Only 6 percent of British adults are practicing Christians, a new survey commissioned by the Church of England has found, defining the term as those who read the Bible, pray, and attend church on a regular basis.
The ComRes survey found that the reported decline of Christian believers in the U.K. might be even steeper than suggested, as 55 percent of the faithful admitted they never read the Bible. Another 33 percent said they never attend church, while 29 percent said they never pray.
The poll interviewed 8,150 adults in the U.K. between March 17 and March 31, and summarized in its findings that close to half, or 51 percent of adults, identified as Christians.
Rachel Jordan, the Church of England's National Mission and Evangelism adviser, said in an article for The Telegraph on Thursday that the results convey "a real sense of the scale of the task ahead."
"There are lots of surveys out there which measure how many people nominally identify as Christians," Jordan added.
"But we, as a group of leaders across denominations committed to evangelism, wanted to devise a measure which shows us who the most committed people are — those who themselves might be willing to take on the task of spreading the Good News of Jesus in His country."
She said there is "no point being woolly" when it comes to defining a practicing Christian, adding that it wouldn't help with evangelism.
"We are really happy when people in this country chose to affiliate with us, identifying as both Christian and Church of England even if in practice they don't always choose to join in our churches," Jordan continued.
"But this does show that we need to do more to connect with those people and explore ways to draw them into the wider church community."
Survey data from NatCen's British Social Attitudes earlier in September put the non-religious population in the U.K. even higher, at 53 percent.

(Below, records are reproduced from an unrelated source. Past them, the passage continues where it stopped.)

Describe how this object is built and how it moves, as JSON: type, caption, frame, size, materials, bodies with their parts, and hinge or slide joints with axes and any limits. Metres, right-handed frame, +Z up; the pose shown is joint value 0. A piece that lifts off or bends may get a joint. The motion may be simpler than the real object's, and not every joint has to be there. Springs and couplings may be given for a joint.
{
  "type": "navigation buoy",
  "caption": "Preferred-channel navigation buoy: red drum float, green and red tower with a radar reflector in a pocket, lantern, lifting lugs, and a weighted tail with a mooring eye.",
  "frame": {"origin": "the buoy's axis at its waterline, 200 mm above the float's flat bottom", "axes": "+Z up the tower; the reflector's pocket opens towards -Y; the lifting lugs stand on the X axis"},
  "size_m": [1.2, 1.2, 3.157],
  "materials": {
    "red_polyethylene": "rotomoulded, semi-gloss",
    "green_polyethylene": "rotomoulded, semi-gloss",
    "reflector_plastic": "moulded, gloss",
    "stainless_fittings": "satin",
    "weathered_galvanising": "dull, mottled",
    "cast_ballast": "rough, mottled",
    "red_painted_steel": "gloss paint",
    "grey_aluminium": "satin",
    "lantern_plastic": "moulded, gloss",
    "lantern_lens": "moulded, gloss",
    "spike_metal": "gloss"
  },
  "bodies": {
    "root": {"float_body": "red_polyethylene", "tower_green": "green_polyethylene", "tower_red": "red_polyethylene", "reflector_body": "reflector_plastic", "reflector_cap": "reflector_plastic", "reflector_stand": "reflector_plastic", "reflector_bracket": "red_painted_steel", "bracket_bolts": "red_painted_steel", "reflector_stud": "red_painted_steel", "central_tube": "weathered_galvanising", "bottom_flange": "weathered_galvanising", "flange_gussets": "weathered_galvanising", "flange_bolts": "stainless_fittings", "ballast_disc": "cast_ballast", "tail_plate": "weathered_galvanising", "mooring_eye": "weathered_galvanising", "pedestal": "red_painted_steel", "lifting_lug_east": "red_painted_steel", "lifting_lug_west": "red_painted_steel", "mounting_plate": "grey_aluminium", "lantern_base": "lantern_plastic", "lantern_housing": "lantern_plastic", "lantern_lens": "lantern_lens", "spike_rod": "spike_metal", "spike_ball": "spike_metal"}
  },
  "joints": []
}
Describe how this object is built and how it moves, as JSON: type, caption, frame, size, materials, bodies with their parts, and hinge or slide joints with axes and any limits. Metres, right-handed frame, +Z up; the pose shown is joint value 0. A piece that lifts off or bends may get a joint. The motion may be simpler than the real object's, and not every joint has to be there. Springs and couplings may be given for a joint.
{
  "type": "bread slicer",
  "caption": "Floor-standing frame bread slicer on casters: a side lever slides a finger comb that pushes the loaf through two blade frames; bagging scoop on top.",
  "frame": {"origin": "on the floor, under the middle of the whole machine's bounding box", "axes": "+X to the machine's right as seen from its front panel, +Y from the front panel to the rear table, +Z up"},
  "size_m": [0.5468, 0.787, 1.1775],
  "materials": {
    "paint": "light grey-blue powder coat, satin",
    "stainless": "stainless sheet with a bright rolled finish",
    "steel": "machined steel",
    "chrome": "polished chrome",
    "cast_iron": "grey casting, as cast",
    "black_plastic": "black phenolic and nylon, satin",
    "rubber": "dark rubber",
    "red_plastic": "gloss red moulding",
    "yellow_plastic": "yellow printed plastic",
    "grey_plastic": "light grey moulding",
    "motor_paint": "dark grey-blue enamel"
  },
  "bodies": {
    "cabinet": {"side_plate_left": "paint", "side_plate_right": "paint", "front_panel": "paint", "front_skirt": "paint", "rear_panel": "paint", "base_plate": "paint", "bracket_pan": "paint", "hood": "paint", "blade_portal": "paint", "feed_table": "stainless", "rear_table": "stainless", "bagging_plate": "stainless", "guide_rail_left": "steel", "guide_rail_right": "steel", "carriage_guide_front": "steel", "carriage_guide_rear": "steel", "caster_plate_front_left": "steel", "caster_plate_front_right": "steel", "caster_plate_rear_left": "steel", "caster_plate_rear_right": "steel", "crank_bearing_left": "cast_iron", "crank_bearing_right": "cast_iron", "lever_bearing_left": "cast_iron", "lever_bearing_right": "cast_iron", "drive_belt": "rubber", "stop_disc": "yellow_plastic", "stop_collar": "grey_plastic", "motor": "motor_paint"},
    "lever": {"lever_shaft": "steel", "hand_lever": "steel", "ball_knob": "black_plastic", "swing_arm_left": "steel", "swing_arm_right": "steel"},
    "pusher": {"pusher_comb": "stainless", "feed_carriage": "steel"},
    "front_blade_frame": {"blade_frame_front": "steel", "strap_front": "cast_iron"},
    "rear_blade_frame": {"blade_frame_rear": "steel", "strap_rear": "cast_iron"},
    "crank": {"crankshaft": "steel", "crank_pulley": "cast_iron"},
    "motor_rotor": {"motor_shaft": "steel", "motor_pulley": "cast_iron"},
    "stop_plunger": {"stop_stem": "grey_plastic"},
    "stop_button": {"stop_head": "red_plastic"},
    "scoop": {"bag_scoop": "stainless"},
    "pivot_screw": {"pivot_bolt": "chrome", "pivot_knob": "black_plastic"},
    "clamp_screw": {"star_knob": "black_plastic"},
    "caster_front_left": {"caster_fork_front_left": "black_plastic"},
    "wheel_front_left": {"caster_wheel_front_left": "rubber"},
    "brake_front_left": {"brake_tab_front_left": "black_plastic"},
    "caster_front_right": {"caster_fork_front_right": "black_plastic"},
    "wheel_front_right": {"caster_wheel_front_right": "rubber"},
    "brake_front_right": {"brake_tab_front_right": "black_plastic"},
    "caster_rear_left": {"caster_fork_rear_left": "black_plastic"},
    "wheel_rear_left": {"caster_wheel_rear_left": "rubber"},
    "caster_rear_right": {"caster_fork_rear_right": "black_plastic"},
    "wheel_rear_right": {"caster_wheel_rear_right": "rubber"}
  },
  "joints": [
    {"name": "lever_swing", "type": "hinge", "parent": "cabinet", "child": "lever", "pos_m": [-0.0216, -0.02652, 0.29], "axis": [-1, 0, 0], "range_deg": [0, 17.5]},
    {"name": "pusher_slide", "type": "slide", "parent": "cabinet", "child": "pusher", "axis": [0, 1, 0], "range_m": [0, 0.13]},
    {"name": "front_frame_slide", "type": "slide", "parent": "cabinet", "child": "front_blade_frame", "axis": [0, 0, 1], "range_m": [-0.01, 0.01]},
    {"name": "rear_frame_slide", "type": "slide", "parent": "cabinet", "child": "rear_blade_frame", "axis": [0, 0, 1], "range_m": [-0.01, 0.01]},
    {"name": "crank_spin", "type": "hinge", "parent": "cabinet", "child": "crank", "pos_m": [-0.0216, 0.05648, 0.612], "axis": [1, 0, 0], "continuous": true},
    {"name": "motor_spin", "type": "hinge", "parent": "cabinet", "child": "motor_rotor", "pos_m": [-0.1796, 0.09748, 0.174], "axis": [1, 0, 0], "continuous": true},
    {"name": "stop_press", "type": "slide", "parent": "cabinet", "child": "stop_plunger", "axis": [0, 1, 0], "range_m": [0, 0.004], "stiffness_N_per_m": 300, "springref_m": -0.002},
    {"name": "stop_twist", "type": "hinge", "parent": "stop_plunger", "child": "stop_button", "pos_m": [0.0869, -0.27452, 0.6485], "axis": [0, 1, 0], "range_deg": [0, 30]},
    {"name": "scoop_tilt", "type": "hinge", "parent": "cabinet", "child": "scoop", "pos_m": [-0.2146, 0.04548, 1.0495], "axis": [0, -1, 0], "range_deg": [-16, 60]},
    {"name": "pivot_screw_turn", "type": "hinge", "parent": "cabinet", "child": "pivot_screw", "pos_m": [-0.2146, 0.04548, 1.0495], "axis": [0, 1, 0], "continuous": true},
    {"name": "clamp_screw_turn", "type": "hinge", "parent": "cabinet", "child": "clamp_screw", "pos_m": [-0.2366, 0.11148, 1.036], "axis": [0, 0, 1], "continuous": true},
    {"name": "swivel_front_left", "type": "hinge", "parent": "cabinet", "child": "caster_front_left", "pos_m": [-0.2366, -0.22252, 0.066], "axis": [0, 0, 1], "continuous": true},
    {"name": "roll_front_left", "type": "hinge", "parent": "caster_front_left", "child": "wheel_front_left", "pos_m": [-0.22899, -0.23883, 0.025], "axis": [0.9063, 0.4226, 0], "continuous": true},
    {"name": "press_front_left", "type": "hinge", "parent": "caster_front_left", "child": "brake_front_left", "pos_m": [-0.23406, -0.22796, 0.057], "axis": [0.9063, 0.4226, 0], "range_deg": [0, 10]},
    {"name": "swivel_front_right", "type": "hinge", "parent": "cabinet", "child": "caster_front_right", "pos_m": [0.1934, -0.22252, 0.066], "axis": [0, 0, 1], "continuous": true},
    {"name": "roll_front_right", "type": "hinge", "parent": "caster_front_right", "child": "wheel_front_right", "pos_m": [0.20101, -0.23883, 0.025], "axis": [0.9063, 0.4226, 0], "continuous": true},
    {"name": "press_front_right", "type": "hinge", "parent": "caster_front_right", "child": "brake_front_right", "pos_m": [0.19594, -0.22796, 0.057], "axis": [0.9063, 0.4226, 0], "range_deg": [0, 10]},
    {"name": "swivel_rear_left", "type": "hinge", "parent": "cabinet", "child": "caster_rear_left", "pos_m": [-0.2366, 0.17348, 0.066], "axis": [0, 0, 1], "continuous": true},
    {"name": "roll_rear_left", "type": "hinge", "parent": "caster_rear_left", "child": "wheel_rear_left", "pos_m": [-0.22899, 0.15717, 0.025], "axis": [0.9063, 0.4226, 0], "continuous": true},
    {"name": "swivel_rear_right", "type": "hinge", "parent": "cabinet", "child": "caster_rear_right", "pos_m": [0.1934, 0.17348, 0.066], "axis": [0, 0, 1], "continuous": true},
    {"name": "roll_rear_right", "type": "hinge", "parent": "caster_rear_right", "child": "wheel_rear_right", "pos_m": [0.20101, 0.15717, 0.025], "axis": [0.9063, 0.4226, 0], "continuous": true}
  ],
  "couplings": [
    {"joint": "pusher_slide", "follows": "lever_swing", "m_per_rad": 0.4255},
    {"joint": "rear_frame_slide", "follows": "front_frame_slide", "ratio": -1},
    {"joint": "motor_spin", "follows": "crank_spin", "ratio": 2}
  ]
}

The data noted that only 15 percent of respondents would describe themselves as Anglicans. What is more, 71 percent of young people aged 18–24 said they follow no religion.
The Bishop of Liverpool, the Rt. Rev. Paul Bayes, said in a statement sent to The Christian Post at the time that "God remains relevant," however.
"The Church remains relevant. We in the Church, and all who love the Church, need to keep finding ways to show and tell those who say they have 'no religion' that faith — faith in the God who loves them still — can make that life-transforming difference for them and for the world," Bayes said.